RAW RECORDS:
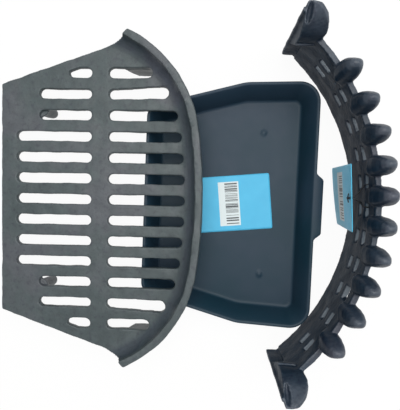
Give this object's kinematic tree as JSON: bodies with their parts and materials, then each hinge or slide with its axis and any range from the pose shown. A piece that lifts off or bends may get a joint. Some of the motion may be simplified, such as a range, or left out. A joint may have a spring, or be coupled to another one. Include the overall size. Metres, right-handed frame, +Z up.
{
  "type": "log grate",
  "caption": "Cast-iron hearth set: slotted bottom grate with a curved lip, a pressed ash pan that slides under it, and a curved fret of upright logs.",
  "frame": {"origin": "middle of the set's footprint, on the hearth", "axes": "+Z up from the hearth; -Y from the grate to the fret, the side that faces the room; +X along the set's width"},
  "size_m": [0.4061, 0.4554, 0.1269],
  "materials": {
    "grate_iron": "as-cast iron, grey-black satin",
    "pan_enamel": "pressed steel, satin black",
    "label_card": "printed card, cyan with a white panel",
    "fret_iron": "cast iron dipped in satin black",
    "tag_card": "printed card, cyan with a white panel",
    "tie_nylon": "black nylon tie"
  },
  "bodies": {
    "grate": {"bottom_grate": "grate_iron"},
    "pan": {"ash_pan": "pan_enamel", "shelf_label": "label_card"},
    "fret": {"log_fret": "fret_iron", "tag_tie": "tie_nylon"},
    "tag": {"hang_tag": "tag_card"}
  },
  "joints": [
    {"name": "pan_slide", "type": "slide", "parent": "grate", "child": "pan", "axis": [0, 1, 0], "range_m": [0, 0.118]},
    {"name": "fret_slide", "type": "slide", "parent": "pan", "child": "fret", "axis": [0, 1, 0], "range_m": [0, 0.01]},
    {"name": "tag_swing", "type": "hinge", "parent": "fret", "child": "tag", "pos_m": [0.0116, -0.18, 0.089], "axis": [0.9962, 0.0872, 0], "range_deg": [-6, 5]}
  ]
}
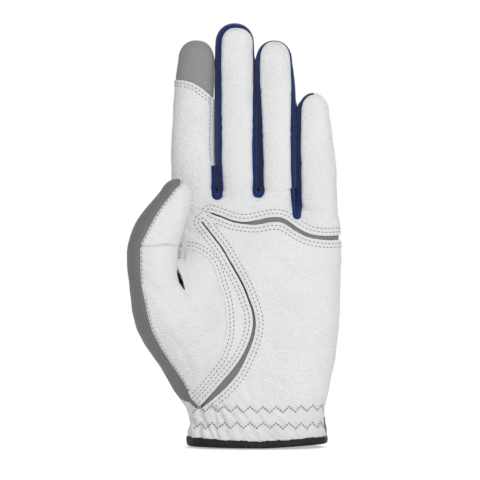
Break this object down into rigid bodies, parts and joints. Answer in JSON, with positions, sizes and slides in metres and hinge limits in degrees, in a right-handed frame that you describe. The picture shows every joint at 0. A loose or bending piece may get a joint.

DESCRIPTION OF THE TASK:
Every entry should be output exactly as written, please.

ANSWER TO THE PROBLEM:
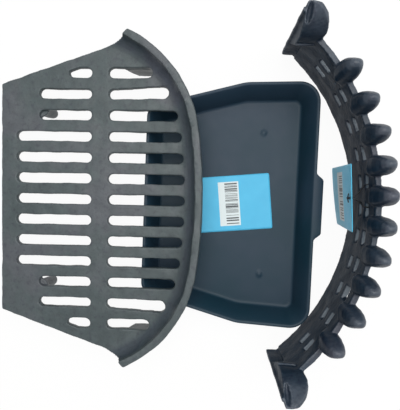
Give this object's kinematic tree as JSON: bodies with their parts and materials, then each hinge or slide with its axis and any range from the pose shown. A piece that lifts off or bends may get a joint. Some of the motion may be simplified, such as a range, or left out. A joint may have a spring, or be coupled to another one. Include the overall size. Metres, right-handed frame, +Z up.
{
  "type": "log grate",
  "caption": "Cast-iron hearth set: slotted bottom grate with a curved lip, a pressed ash pan that slides under it, and a curved fret of upright logs.",
  "frame": {"origin": "middle of the set's footprint, on the hearth", "axes": "+Z up from the hearth; -Y from the grate to the fret, the side that faces the room; +X along the set's width"},
  "size_m": [0.4061, 0.4554, 0.1269],
  "materials": {
    "grate_iron": "as-cast iron, grey-black satin",
    "pan_enamel": "pressed steel, satin black",
    "label_card": "printed card, cyan with a white panel",
    "fret_iron": "cast iron dipped in satin black",
    "tag_card": "printed card, cyan with a white panel",
    "tie_nylon": "black nylon tie"
  },
  "bodies": {
    "grate": {"bottom_grate": "grate_iron"},
    "pan": {"ash_pan": "pan_enamel", "shelf_label": "label_card"},
    "fret": {"log_fret": "fret_iron", "tag_tie": "tie_nylon"},
    "tag": {"hang_tag": "tag_card"}
  },
  "joints": [
    {"name": "pan_slide", "type": "slide", "parent": "grate", "child": "pan", "axis": [0, 1, 0], "range_m": [0, 0.118]},
    {"name": "fret_slide", "type": "slide", "parent": "pan", "child": "fret", "axis": [0, 1, 0], "range_m": [0, 0.01]},
    {"name": "tag_swing", "type": "hinge", "parent": "fret", "child": "tag", "pos_m": [0.0116, -0.18, 0.089], "axis": [0.9962, 0.0872, 0], "range_deg": [-6, 5]}
  ]
}
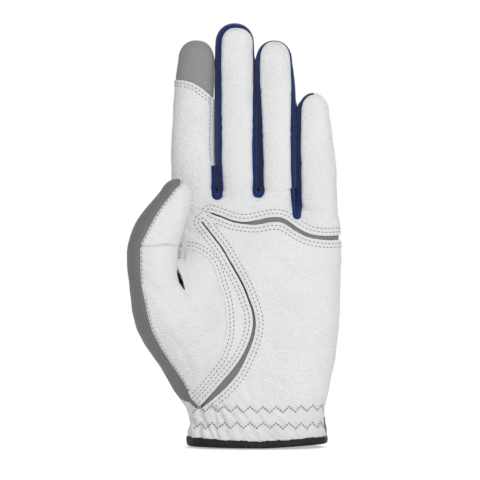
Break this object down into rigid bodies, parts and joints. Answer in JSON, with positions, sizes and slides in metres and hinge limits in degrees, in a right-handed frame that you describe. The picture shows every joint at 0. A loose or bending piece may get a joint.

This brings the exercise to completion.